Ma per quanto difficili siano le condizioni esterne c’è anche una difficoltà interna alla soggettività poetica: “quella volpe allevata per tanti anni” che è, in contesto cinese, oltre che figura dell’astuzia, anche figura della seduzione, come attestato dalle “donne-volpi” della favolistica, fantasmi del desiderio femminile. Qui la volpe appare nella prima accezione, come una qualità interiore, a lungo coltivata come positiva, e pur sempre seducente per l’immagine di sé, ma nel momento in cui sembra appagare un desiderio di riconoscimento (“agitando la coda fiammeggiante / mi loda, mi ferisce”), infligge l’angoscia del misconoscimento: le lodi feriscono.

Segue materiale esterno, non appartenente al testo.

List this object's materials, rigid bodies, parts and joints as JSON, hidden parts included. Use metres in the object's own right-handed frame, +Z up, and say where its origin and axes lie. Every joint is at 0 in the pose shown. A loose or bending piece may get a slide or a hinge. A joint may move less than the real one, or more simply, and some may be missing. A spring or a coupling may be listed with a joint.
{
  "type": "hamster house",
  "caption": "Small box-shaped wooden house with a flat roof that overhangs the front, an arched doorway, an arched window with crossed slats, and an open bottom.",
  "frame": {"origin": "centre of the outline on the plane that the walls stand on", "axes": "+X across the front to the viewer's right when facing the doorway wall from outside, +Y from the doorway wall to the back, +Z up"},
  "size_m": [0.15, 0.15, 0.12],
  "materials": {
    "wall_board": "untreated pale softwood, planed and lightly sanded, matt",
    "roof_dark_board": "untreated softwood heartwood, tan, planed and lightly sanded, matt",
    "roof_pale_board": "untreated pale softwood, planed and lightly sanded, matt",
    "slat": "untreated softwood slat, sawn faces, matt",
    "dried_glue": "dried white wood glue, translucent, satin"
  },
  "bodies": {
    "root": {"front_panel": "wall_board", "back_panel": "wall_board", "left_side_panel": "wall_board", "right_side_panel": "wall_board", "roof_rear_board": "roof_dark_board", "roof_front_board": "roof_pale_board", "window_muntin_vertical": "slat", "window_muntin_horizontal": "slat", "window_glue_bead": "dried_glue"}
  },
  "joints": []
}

La “coda” che la volpe agita – che che essa non riesce mai a nascondere interamente – in cinese idiomaticamente equivale al “vero volto” che prima o poi si svela. /../ e poi, certo, ci sei tu, seduto di fronte a me / le scintille azzurro cielo che ostenti nel palmo / diventano legno secco, si trasformano in cenere. Nel “tu” di questo finale convergono due figure possibili. Potrebbe essere rivolto al “tu-lettore”: se tratterai questa poesia come occasione per esibire abbaglianti opinioni costituite, vedrai quelle “scintille” trasformarsi in cenere. Ma potrebbe anche essere la poesia stessa che rivolgendosi al “tu-poeta “, lo ammonisce sui rischi di nullità dell’esibizione di scintillanti virtuosismi.» (Claudia Pozzana, Op. cit, p. XIX-XXI).